China has never before informed MRC countries of its water resource management plan, she said, adding Chinese authorities also had expressed an intention to work more closely with downstream countries to solve their problems.

“Previously, we only learned of changes in the water level when told by residents in Chiang Saen [which borders Laos and other neighbouring countries],” said Nuanla-or.

China also assigned its diplomats in those countries to inform each government of the water discharge.

According to the Thai official, China has become more transparent in managing the cross-border water resources. Previously, downstream countries were critical of the lack of Chinese cooperation and transparency in water resources management as many dams were built upstream in Chinese territories, affecting water flow downstream.

Vietnam had urged China to discharge more water downstream to help ease the shortage of water, as the country needs fresh water for agriculture. According to Xinhua, the Vietnamese have hailed China’s water discharge in Mekong River as a cooperative move, with a senior official, Pham Hong Giang, saying the distance from Jinghong Hydropower Station to Vietnam’s Mekong River Delta is very long and there are many dry areas in need of water along the way.

The Mekong River originates in China and runs through Myanmar, Laos, Thailand, Cambodia and Vietnam. Since late last year, these countries have suffered from drought due to the impact of the El Nino phenomenon.

In Chaing Saen district in Thailand’s northern province of Chiang Rai, the water level in Mekong River started to rise rapidly on March 15 from 2.30-2.50 metres to 3.29 metres yesterday evening, benefiting the operation of river boats in China, Laos and Thailand which borders Laos and Myanmar.
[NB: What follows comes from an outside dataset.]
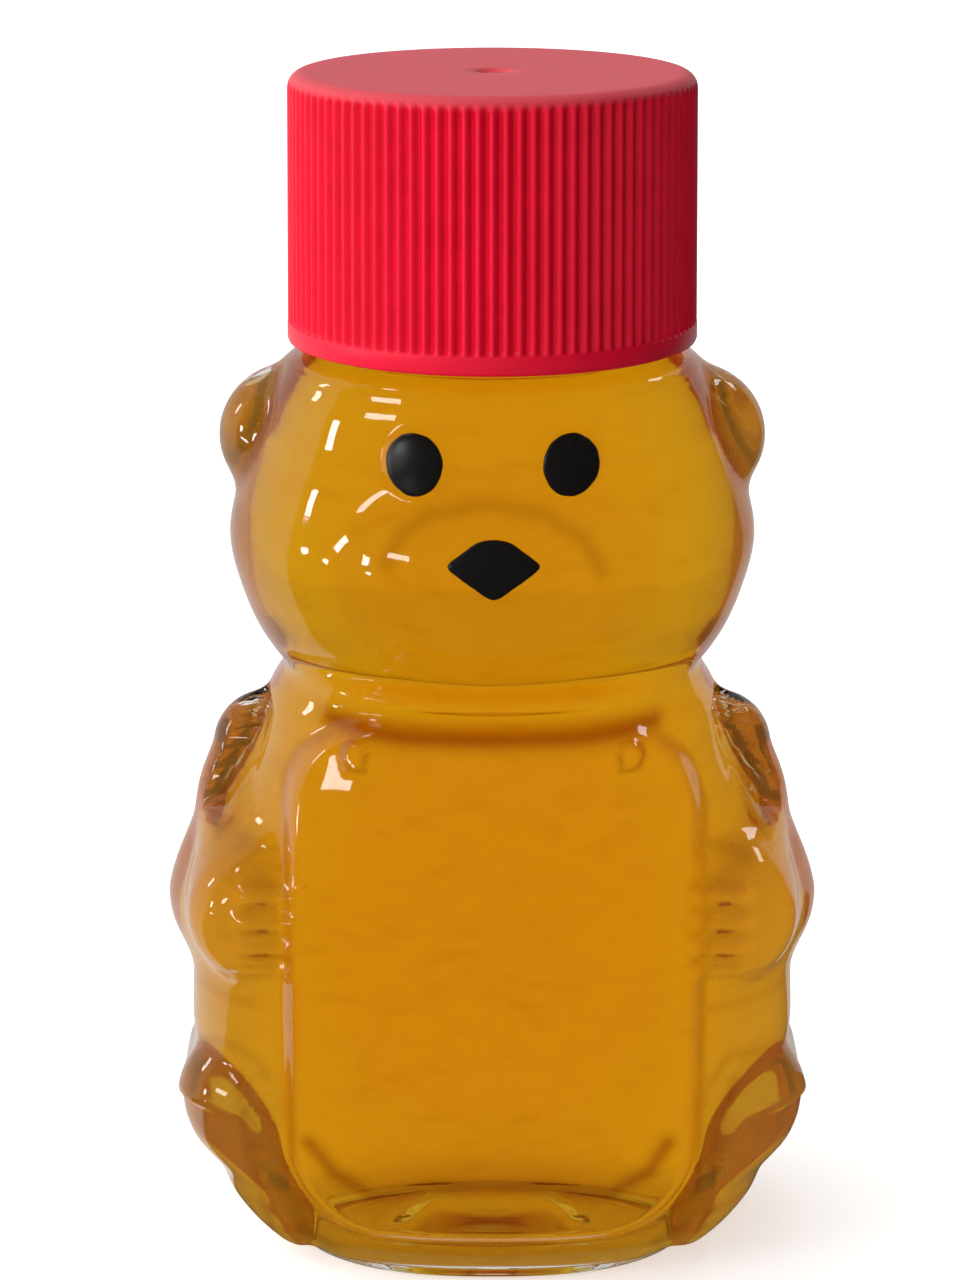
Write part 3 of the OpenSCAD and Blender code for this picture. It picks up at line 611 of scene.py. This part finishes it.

The Chinese dam is about 325km long from Chiang Saen and about 2,000 cubic metres of water have been discharged per second from the upstream dam. Thai residents near the Mekong River have been informed in advance of the rapid rise of water level, which affects agriculture and fisheries in the waterway.

Meanwhile, Thai non-governmental organisations and residents have urged the MRC to include their representatives during meetings on water resources management while suggesting that massive discharge of water also has a negative impact on their way of life, affecting the seasonal activities during the dry season.

Jirasak Intarayos, coordinator of the Rak Chiang Kong group in Chiang Rai province, said local residents were never told of the cross-border water management plan but previously learned about the water discharge from Chinese boat operators.

“We have been campaigning for more than 10 years to have a representative voice on the MRC. We think China should not claim credit for discharging the water downstream. We want advance information on water management plans,” he said.

Pienporn Deetes, coordinator of International Rivers, said there must be a regional cross-border mechanism to discuss preparatory measures on the management of Mekong River as various countries have built dams that affect the future of Mekong River, including two new dams in Laos.

Meanwhile, Hu Weizhong, a senior official of Changjiang Water Resources Commission, said the dams on the upstream Mekong River in China play a very essential role in flood and drought prevention in the Mekong River Basin, especially when the region is facing threats from climate change.

“The dams have four main objectives: sustaining the aquatic ecology; generating hydropower; saving water for agriculture, industry and domestic consumption; and more importantly preventing flood and drought,” Hu said.